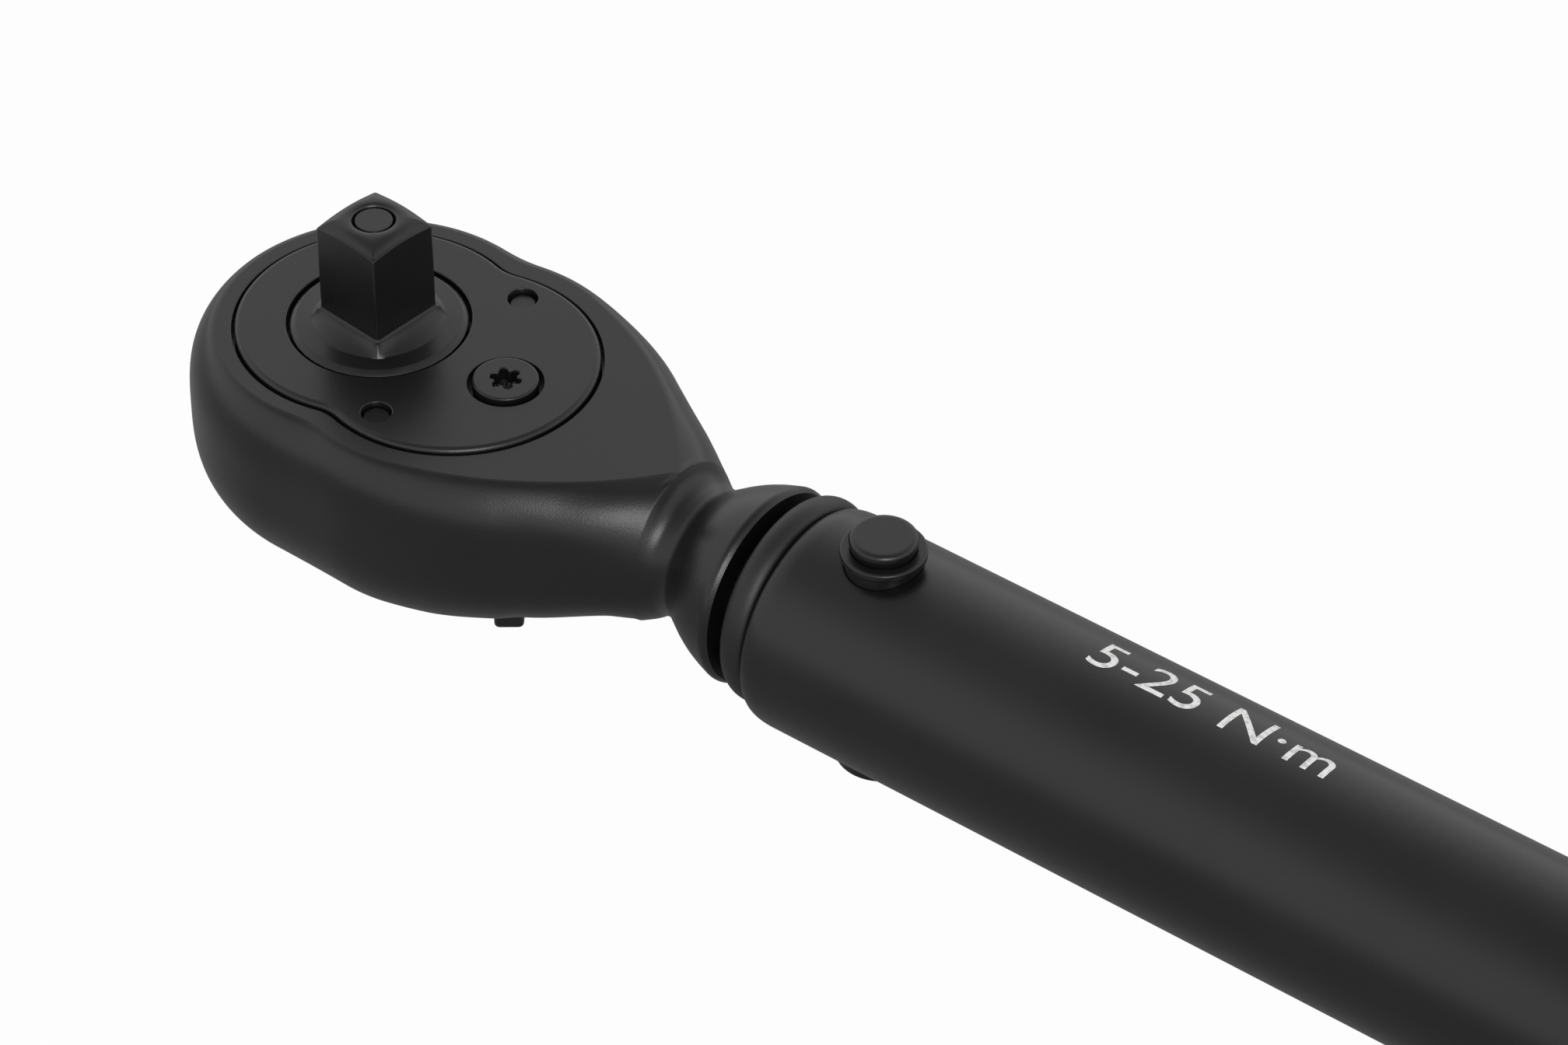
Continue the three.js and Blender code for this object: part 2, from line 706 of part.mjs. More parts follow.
function reversingLever() {
  const top = plateBottom - run;
  const under = headBack - run;
  const shaft = turned([
    [0, under - leverHubHeight], [leverHub - 0.4, under - leverHubHeight],
    [leverHub, under - leverHubHeight + 0.4], [leverHub, under],
    [leverShaft, under], [leverShaft, top], [0, top],
  ]);
  const half = leverBlade / 2;
  const blade = raised([
    v2(0, -half),
    ...arc(leverReach - half, 0, half, -Math.PI / 2, Math.PI / 2, 6),
    v2(leverReach - half, half), v2(0, half),
  ], headBack - leverDrop, under - 0.2, 0.3);
  return cut(
    joined(shaft, blade),
    disc(screwShank + fit, screwBore, top + 1, 0, 0, 16),
    block(0.4, leverShaft + 1, 0.5, pawlBottom + 1, screwBore - 0.6)
  );
}

// Bent leaf from a slot in the lever's shaft to the pawl's heel.
const pawlSpring = () =>
  raised([
    v2(0.5, -leafThickness / 2), v2(leafReach - 0.4, -leafThickness / 2), v2(leafReach, 0.5),
    v2(leafReach - 0.3, 0.65), v2(leafReach - 0.6, leafThickness / 2), v2(0.5, leafThickness / 2),
  ], pawlBottom + 1 + run, screwBore - 0.6 - run);

// ---- Tube, mouth bead and pivot -----------------------------------------------------------

function tube() {
  const mouth = [0, 0.5, 1].map((t) => {
    const angle = (Math.PI / 2) * t;
    const x = tubeFront + mouthRounding * (1 - Math.cos(angle));
    return [x, tubeRadius - mouthDrop * (1 - Math.sin(angle))];
  });
  const profile = [[tubeFront, tubeBore], ...mouth, [tubeRear, tubeRadius], [tubeRear, tubeBore]];
  return cut(
    turnedX(profile, 36),
    disc(pinRadius + bushWall + 2 * fit, 0, tubeRadius + 1, pivotOffset),
    disc(pinRadius + footBushWall + 2 * fit, -tubeRadius - 1, 0, pivotOffset),
    block(windowFront, windowRear, windowHalfWidth, 0, tubeRadius + 1),
    disc(gripPin + fit, -tubeRadius - 1, 0, gripPinAt, 0, 16)
  );
}

// Bead that closes the slit between collar and tube, with a lip in the tube's bore.
function sealRing() {
  const rear = tubeFront - fit;
  const front = rear - sealWidth;
  const lip = tubeBore - fit;
  const bore = lip - sealWall;
  const bead = [0, 0.25, 0.5, 0.75, 1].map((t) => {
    const angle = Math.PI * t;
    return [front + (sealWidth / 2) * (1 - Math.cos(angle)), sealRadius - 0.75 * (1 - Math.sin(angle))];
  });
  return turnedX([[front, bore], ...bead, [rear, lip], [rear + sealTuck, lip], [rear + sealTuck, bore]], 28);
}

function pivotPin() {
  const top = tubeRadius + pinStandOut;
  const bottom = tubeRadius + bushStandOut;
  const end = [[pinRadius, top - 0.5], [pinRadius - 0.15, top - 0.15], [pinRadius - 0.5, top]];
  const foot = end.map(([r, h]) => [r, top - h - bottom]).reverse();
  return turned([[0, -bottom], ...foot, ...end, [0, top]]);
}

function pivotBush(wall) {
  const inner = pinRadius + fit;
  const outer = inner + wall;
  const low = armHalfHeight + 0.3;
  const high = tubeRadius + bushStandOut;
  return turned([[inner, low], [outer, low], [outer, high - 0.3], [outer - 0.3, high], [inner, high]]);
}

// ---- Roller, plunger and main spring ------------------------------------------------------

function plunger() {
  const pocket = mainRadius + mainWire / 2 + pocketGap;
  return cut(
    discX(plungerRadius, plungerFront, plungerRear, 32),
    disc(rollerRadius + fit, -rollerHalfLength - fit, rollerHalfLength + fit, rollerAt),
    discX(pocket, plungerRear - springPocket, plungerRear + 1)
  );
}

const roller = () => turned([
  [0, -rollerHalfLength], [rollerRadius - 0.2, -rollerHalfLength], [rollerRadius, -rollerHalfLength + 0.2],
  [rollerRadius, rollerHalfLength - 0.2], [rollerRadius - 0.2, rollerHalfLength], [0, rollerHalfLength],
], 20);

const mainSpring = () =>
  coil(mainRadius, mainWire, mainTurns, springRear - springFront - mainWire)
    .translate(0, 0, springFront + mainWire / 2)
    .applyMatrix4(zToX);

const washer = () => sleeveX(screwRadius + 0.4, scaleFloor - 0.2, 0, washerThickness);

// ---- Nut, scale and adjusting screw -------------------------------------------------------

function springNut() {
  const rear = nutFront + nutLength;
  return cut(
    sleeveX(screwRadius + run, tubeBore - run, nutFront, rear, 32),
    block(nutFront - 1, rear + 1, stripHalfWidth + fit, scaleFloor - fit, tubeRadius)
  );
}

function scaleSlide() {
  const half = windowLength / 2 + scaleTravel + 1;
  return block(windowMiddle - half, windowMiddle + half, stripHalfWidth, scaleFloor, scaleTop - fit);
}

function adjustingScrew() {
  const front = nutFront - screwLead;
  const rear = knobRear - knobRecess;
  const collar = thrustFront - run;
  return turnedX([
    [front, 0], [front, screwRadius - 0.5], [front + 0.5, screwRadius],
    [collar - screwCollar, screwRadius], [collar - screwCollar, tubeBore - 1], [collar, tubeBore - 1],
    [collar, screwRadius], [rear, screwRadius], [rear, 0],
  ]);
}

// Bearing of the screw, pressed into the tube, with a flange behind it.
function rearBush() {
  const bore = screwRadius + run;
  const flange = tubeRear + fit;
  return turnedX([
    [bushFront, bore], [bushFront, tubeBore - fit], [flange, tubeBore - fit],
    [flange, tubeRadius], [gripRear, tubeRadius], [gripRear, bore],
  ]);
}

// ---- Grip, window and sleeve --------------------------------------------------------------

// A ring of six soft flats round the X axis; the radius is to a flat.
const softHexagon = (x, radius, count = 24) =>
  Array.from({ length: count }, (_, i) => {
    const angle = (TAU * i) / count;
    const r = radius * (1 + (gripCorner / 2) * (1 - Math.cos(6 * angle)));
    return v3(x, -r * Math.sin(angle), r * Math.cos(angle));
  });

function grip() {
  const flat = gripRadius - ribHeight;
  const stations = [
    [gripFront, flat - 3.2], [gripFront + 1.2, flat - 2.2], [gripFront + 5, flat - 0.8],
    [gripFront + 9, flat - 0.1], [windowMiddle, flat + 0.2], [windowRear + 3, flat],
    [sleeveFront - fit, flat - 0.2], [sleeveFront - fit, sleeveCore], [sleeveRear + fit, sleeveCore],
    [sleeveRear + fit, flat + 0.1], [gripRear - 1.2, flat], [gripRear, flat - 1],
  ];
  const over = gripRadius + 2;
  return cut(
    loft(stations.map(([x, r]) => softHexagon(x, r))),
    discX(gripBore, gripFront - 1, gripRear + 1, 32),
    block(windowFront - lensRim, windowRear + lensRim, lensHalfWidth, 0, over),
    block(lockFront - fit, gripRear + 1, lockHalfWidth + run, lockFloor - run, over),
    disc(gripPin + fit, -over, 0, gripPinAt, 0, 16)
  );
}

// Soft sleeve let into the grip, with round ribs.
function gripSleeve() {
  const flat = gripRadius - ribHeight;
  const ribs = Math.floor((sleeveLength - 2) / ribPitch);
  const start = (sleeveFront + sleeveRear - ribs * ribPitch) / 2;
  const outer = [[sleeveFront, flat]];
  for (let i = 0; i < ribs; i++) {
    const x = start + i * ribPitch;
    outer.push([x + 0.8, flat], [x + ribPitch / 2, flat + ribHeight], [x + ribPitch - 0.8, flat]);
  }
  outer.push([sleeveRear, flat]);
  const bore = [sleeveFront - 1, sleeveRear + 1].map((x) => softHexagon(x, sleeveCore + fit));
  return cut(loft(outer.map(([x, r]) => softHexagon(x, r))), loft(bore));
}

function scaleLens() {
  const lens = block(
    windowFront - lensRim + fit, windowRear + lensRim - fit, lensHalfWidth - fit,
    gripBore + 0.3, gripRadius
  );
  const crown = discX(gripRadius - ribHeight - 0.3, windowFront - lensRim, windowRear + lensRim, 48);
  return common(lens, crown);
}

const gripPinShape = () => disc(gripPin, -sleeveCore + 0.3, -tubeBore - 0.2, gripPinAt, 0, 16);

// ---- End knob and lock --------------------------------------------------------------------

function lockSlider() {
  const top = gripRadius - ribHeight;
  const base = block(lockFront + fit, lockRear, lockHalfWidth, lockFloor, top - 0.5);
  const tongue = block(lockRear - 1, knobFront - 0.4, tongueHalfWidth, lockFloor, lockFloor + tongueHeight);
  const ridges = [0, 1, 2].map((i) => {
    const x = lockFront + 1.2 + 2 * i;
    return block(x, x + 1, lockHalfWidth - 0.3, top - 1, top + 0.4);
  });
  return joined(base, tongue, ...ridges);
}

function adjustingKnob() {
  const points = knobFlutes * 3;
  const ring = (x, radius, depth) =>
    Array.from({ length: points }, (_, i) => {
      const angle = (TAU * i) / points;
      const p = at(radius - (depth / 1.5) * (1 - Math.cos(knobFlutes * angle)), angle);
      return v3(x, p.x, p.y);
    });
  const body = loft([
    ring(knobFront, knobRadius - 0.6, 0),
    ring(knobFront + 4.5, knobRadius, 0),
    ring(knobFront + 5.2, knobRadius - 0.2, fluteDepth),
    ring(knobRear - 3, knobRadius - 0.2, fluteDepth),
    ring(knobRear - 0.8, knobRadius - 1.2, fluteDepth),
    ring(knobRear, knobRadius - 2.6, 0),
  ]);
  const notches = Array.from({ length: knobFlutes }, (_, i) =>
    block(knobFront - 1, knobFront + lockTravel + 0.4, tongueHalfWidth + run, lockFloor - 0.3,
      lockFloor + tongueHeight + 0.3).rotateX((TAU * i) / knobFlutes));
  return cut(
    body,
    discX(screwRadius + fit, knobFront - 1, knobRear - knobRecess + 1),
    discX(capRadius + 0.2, knobRear - knobRecess, knobRear + 1),
    ...notches
  );
}

function knobScrew() {
  const seat = knobRear - knobRecess + fit;
  const top = seat + 3;
  const body = turnedX([
    [seat, 0], [seat, knobScrewHead], [top - 0.4, knobScrewHead], [top, knobScrewHead - 0.4], [top, 0],
  ], 20);
  const socket = new THREE.CylinderGeometry(1.6, 1.6, 3, 6).rotateZ(Math.PI / 2).translate(top, 0, 0);
  return cut(body, socket);
}

function endCap() {
  const rear = knobRear - 0.05;
  const front = rear - capThickness;
  return turnedX([
    [front, 0], [front, capRadius], [rear - 0.25, capRadius], [rear, capRadius - 0.4], [rear, 0],
  ]);
}

// ---- Assembly -----------------------------------------------------------------------------

const wrench = new THREE.Group();
wrench.name = "torque_wrench";

const ball = piece("retaining_ball", new THREE.SphereGeometry(ballRadius, 14, 9), brightSteel);
const ballOut = square / 2 + ballStandOut - ballRadius;
ball.position.set(-ballOut * Math.sin(squareTwist), ballOut * Math.cos(squareTwist), ballHeight);

const leverSet = new THREE.Group();
leverSet.position.set(screwOffset, 0, 0);
leverSet.rotation.z = -leverThrow;
leverSet.add(
  piece("reversing_lever", reversingLever(), blackedSteel),
  piece("cover_screw", coverScrew(), blackedSteel),
  piece("pawl_spring", pawlSpring(), springSteel)
);
const pawlPiece = piece("pawl", pawl(), blackedSteel, screwOffset);
pawlPiece.rotation.z = pawlSwing;

const head = new THREE.Group();
head.add(
  piece("ratchet_head", ratchetHead(), blackedCasting),
  piece("cover_plate", coverPlate(), blackedCasting),
  piece("dowel_left", dowel(), blackedSteel, dowelPlace[0], dowelPlace[1]),
  piece("dowel_right", dowel(), blackedSteel, dowelPlace[0], -dowelPlace[1]),
  piece("drive_gear", driveGear(), blackedSteel),
  piece("retaining_ring", retainingRing(), springSteel),
  piece("release_rod", releaseRod(), blackedSteel),
  piece("release_button", releaseButton(), blackedSteel),
  piece("release_spring", releaseSpring(), springSteel),
  ball,
  leverSet,
  pawlPiece
);

wrench.add(
  head,
  piece("tube", tube(), blackedTube),
  piece("seal_ring", sealRing(), blackRubber),
  piece("pivot_pin", pivotPin(), blackedSteel, pivotOffset),
  piece("pivot_bush_upper", pivotBush(bushWall), blackedSteel, pivotOffset),
  piece("pivot_bush_lower", pivotBush(footBushWall).rotateX(Math.PI), blackedSteel, pivotOffset),
  piece("plunger", plunger(), springSteel),
  piece("click_roller", roller(), brightSteel, rollerAt),
  piece("main_spring", mainSpring(), springSteel),
  piece("spring_washer", washer(), springSteel, springRear + fit),
  piece("spring_nut", springNut(), brass),
  piece("scale_slide", scaleSlide(), scaleWhite),
  piece("adjusting_screw", adjustingScrew(), springSteel),
  piece("thrust_washer", washer(), brass, thrustFront),
  piece("rear_bush", rearBush(), springSteel),
  piece("grip", grip(), blackPlastic),
  piece("grip_sleeve", gripSleeve(), softPlastic),
  piece("grip_pin", gripPinShape(), springSteel),
  piece("scale_lens", scaleLens(), clearPlastic),
  piece("lock_slider", lockSlider(), greyPlastic),
  piece("adjusting_knob", adjustingKnob(), blackPlastic),
  piece("knob_screw", knobScrew(), springSteel),
  piece("end_cap", endCap(), greyPlastic)
);

// The frame stands under the middle of the wrench as it lies, with the drive up.
const nose = plateNose + faceRim + wallBulge;
wrench.position.set((nose - knobRear) / 2, 0, gripRadius);
wrench.updateMatrixWorld(true);

export default wrench;
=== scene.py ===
import math

import bmesh
import bpy
from mathutils import Matrix, Vector


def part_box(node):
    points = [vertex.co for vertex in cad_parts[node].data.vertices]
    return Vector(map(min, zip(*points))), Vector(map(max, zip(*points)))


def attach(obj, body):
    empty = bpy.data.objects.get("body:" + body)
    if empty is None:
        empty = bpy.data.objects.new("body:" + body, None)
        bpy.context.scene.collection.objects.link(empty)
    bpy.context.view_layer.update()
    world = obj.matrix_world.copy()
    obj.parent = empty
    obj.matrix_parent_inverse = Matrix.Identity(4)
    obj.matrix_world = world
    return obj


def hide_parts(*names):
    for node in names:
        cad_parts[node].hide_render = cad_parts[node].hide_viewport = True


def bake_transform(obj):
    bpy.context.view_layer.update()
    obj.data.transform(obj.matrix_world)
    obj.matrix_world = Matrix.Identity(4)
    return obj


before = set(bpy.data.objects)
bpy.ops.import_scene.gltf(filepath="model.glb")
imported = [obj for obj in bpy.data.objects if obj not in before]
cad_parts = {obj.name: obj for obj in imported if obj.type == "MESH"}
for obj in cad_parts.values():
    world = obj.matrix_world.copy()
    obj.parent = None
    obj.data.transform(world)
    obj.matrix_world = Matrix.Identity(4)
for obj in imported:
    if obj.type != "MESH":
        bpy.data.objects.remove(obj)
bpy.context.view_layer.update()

# ---- Camera ----
# The wrench is seen from in front of its neck and from above, with a long lens, so that the
# head and the start of the tube fill the frame and the handle runs out of it.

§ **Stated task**
Nothing beyond the required lines should be retyped: start with the line that contains "the drive up." and finish with the line that contains "obj.parent = empty".

§ **Full answer**
// The frame stands under the middle of the wrench as it lies, with the drive up.
const nose = plateNose + faceRim + wallBulge;
wrench.position.set((nose - knobRear) / 2, 0, gripRadius);
wrench.updateMatrixWorld(true);

export default wrench;
=== scene.py ===
import math

import bmesh
import bpy
from mathutils import Matrix, Vector


def part_box(node):
    points = [vertex.co for vertex in cad_parts[node].data.vertices]
    return Vector(map(min, zip(*points))), Vector(map(max, zip(*points)))


def attach(obj, body):
    empty = bpy.data.objects.get("body:" + body)
    if empty is None:
        empty = bpy.data.objects.new("body:" + body, None)
        bpy.context.scene.collection.objects.link(empty)
    bpy.context.view_layer.update()
    world = obj.matrix_world.copy()
    obj.parent = empty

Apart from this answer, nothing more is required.